DATASET ROWS:
▼
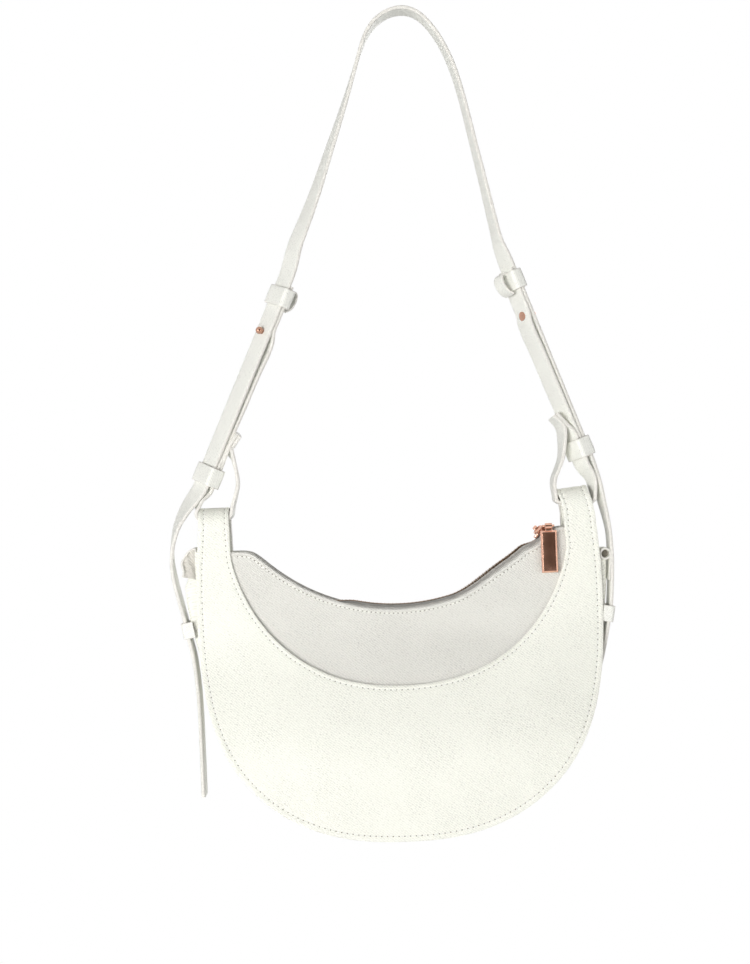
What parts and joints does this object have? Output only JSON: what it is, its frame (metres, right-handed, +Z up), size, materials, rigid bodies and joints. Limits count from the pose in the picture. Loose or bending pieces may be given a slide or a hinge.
▲
▼
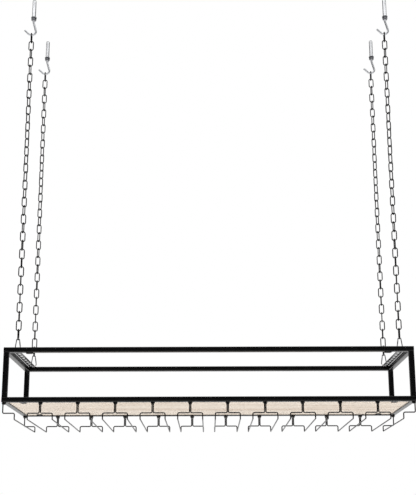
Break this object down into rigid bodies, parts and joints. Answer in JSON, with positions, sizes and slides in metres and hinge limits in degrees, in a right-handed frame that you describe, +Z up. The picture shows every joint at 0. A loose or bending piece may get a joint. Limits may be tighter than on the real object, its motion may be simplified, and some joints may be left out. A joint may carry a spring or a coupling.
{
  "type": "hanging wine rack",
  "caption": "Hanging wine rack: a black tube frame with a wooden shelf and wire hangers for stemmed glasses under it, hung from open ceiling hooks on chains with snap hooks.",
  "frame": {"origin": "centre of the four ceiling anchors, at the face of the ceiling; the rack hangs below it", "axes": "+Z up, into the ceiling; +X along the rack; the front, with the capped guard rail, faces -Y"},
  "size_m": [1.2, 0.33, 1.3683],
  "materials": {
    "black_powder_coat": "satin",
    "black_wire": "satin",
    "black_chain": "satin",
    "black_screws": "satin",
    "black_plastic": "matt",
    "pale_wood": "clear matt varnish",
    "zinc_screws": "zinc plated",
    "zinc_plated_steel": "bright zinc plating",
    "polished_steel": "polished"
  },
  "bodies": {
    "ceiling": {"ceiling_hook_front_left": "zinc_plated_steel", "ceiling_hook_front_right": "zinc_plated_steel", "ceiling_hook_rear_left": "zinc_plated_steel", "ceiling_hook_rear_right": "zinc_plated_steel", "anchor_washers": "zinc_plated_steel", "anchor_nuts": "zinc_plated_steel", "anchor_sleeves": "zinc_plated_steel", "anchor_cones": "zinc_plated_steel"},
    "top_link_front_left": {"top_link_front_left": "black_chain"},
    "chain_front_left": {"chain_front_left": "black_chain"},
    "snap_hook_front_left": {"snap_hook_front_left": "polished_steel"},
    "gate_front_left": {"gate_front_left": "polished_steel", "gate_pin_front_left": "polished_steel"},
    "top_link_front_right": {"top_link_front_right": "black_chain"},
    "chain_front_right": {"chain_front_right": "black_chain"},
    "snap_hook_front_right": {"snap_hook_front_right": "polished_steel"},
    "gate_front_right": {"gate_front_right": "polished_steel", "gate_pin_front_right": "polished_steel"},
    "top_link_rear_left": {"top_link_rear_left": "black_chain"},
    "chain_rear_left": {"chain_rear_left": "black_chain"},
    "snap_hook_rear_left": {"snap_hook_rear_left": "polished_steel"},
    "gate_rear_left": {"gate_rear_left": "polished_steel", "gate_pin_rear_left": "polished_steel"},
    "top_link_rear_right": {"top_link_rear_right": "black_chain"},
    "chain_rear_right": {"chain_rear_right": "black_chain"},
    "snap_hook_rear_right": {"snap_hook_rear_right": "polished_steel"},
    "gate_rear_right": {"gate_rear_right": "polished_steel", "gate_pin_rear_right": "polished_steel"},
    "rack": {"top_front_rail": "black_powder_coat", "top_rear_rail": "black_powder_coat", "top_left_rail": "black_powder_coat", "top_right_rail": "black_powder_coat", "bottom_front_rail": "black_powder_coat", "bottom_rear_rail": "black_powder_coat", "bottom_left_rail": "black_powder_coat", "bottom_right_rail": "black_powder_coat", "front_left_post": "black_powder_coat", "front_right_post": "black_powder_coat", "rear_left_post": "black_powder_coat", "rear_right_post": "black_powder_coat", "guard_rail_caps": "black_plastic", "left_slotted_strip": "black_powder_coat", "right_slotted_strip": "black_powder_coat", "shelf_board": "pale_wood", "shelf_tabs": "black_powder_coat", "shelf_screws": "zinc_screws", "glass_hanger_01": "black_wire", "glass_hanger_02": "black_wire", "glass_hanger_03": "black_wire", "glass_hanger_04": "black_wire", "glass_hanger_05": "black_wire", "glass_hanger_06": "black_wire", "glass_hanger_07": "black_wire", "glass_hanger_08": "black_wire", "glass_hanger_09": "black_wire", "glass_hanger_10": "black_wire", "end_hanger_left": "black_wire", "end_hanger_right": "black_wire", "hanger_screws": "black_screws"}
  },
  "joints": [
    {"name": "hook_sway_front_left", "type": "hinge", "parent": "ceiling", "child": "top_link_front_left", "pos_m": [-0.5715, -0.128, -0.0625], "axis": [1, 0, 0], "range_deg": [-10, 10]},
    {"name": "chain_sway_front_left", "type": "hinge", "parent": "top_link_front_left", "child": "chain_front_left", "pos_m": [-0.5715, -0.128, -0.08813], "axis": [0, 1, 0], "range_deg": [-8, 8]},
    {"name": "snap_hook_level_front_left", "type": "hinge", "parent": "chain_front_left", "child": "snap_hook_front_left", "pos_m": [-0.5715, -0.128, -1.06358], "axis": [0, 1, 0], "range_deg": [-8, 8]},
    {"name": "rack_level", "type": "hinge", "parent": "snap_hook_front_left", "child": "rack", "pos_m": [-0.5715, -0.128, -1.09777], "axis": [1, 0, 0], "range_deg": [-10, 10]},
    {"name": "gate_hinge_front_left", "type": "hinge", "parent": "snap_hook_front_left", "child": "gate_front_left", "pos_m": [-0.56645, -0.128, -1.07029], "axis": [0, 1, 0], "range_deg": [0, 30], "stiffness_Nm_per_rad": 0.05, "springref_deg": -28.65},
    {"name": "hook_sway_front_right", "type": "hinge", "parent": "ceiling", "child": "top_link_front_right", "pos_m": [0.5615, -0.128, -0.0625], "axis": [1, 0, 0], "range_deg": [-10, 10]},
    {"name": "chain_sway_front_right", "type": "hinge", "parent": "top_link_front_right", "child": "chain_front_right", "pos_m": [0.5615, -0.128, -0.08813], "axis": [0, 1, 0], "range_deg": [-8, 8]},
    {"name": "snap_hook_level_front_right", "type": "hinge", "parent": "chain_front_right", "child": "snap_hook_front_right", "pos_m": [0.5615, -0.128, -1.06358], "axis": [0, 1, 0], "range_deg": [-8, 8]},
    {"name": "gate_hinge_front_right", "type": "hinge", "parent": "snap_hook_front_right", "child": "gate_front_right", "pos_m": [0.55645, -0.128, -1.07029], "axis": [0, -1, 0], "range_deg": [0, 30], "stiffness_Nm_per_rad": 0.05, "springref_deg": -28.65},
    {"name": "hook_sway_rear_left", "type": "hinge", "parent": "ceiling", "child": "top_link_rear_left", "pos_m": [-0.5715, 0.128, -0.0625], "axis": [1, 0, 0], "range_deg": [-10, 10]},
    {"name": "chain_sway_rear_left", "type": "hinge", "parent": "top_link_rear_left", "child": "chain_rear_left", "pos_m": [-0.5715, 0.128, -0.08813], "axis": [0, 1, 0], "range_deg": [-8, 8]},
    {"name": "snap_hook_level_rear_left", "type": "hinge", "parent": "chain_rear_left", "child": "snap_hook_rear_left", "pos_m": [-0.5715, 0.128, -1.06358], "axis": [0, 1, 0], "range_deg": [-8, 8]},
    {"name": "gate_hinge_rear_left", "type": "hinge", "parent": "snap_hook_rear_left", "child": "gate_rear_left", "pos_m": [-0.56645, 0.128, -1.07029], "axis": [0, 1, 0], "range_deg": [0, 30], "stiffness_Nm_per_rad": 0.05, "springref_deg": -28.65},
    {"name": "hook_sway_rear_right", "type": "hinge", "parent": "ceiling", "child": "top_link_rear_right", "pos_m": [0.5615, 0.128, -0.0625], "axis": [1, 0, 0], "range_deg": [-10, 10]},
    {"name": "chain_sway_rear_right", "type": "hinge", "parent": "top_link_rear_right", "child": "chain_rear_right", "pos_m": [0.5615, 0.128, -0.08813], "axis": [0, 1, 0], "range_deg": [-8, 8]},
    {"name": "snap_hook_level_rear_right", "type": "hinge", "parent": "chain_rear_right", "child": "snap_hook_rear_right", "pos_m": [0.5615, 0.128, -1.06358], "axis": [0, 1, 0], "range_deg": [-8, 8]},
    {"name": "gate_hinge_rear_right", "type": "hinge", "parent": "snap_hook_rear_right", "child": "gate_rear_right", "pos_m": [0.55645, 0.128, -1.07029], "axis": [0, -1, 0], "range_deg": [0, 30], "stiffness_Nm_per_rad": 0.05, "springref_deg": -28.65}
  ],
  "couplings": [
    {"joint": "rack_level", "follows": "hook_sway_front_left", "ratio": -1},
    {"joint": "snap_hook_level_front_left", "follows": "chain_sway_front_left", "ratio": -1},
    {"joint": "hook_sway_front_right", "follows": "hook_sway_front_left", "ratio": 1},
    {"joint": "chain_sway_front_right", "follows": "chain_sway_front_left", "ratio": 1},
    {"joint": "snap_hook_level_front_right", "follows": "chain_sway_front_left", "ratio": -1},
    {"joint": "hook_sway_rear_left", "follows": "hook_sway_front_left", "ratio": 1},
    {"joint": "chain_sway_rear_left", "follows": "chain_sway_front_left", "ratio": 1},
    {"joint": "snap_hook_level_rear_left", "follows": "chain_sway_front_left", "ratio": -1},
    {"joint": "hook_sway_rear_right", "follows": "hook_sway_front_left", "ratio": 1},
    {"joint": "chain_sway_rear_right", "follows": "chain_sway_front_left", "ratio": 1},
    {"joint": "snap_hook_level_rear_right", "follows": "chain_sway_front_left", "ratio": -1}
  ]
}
▲
BRIEF: Look over the listing. Pull out every line with the string "materials" in it.

SOLVED PROBLEM:
What parts and joints does this object have? Output only JSON: what it is, its frame (metres, right-handed, +Z up), size, materials, rigid bodies and joints. Limits count from the pose in the picture. Loose or bending pieces may be given a slide or a hinge.
  "materials": {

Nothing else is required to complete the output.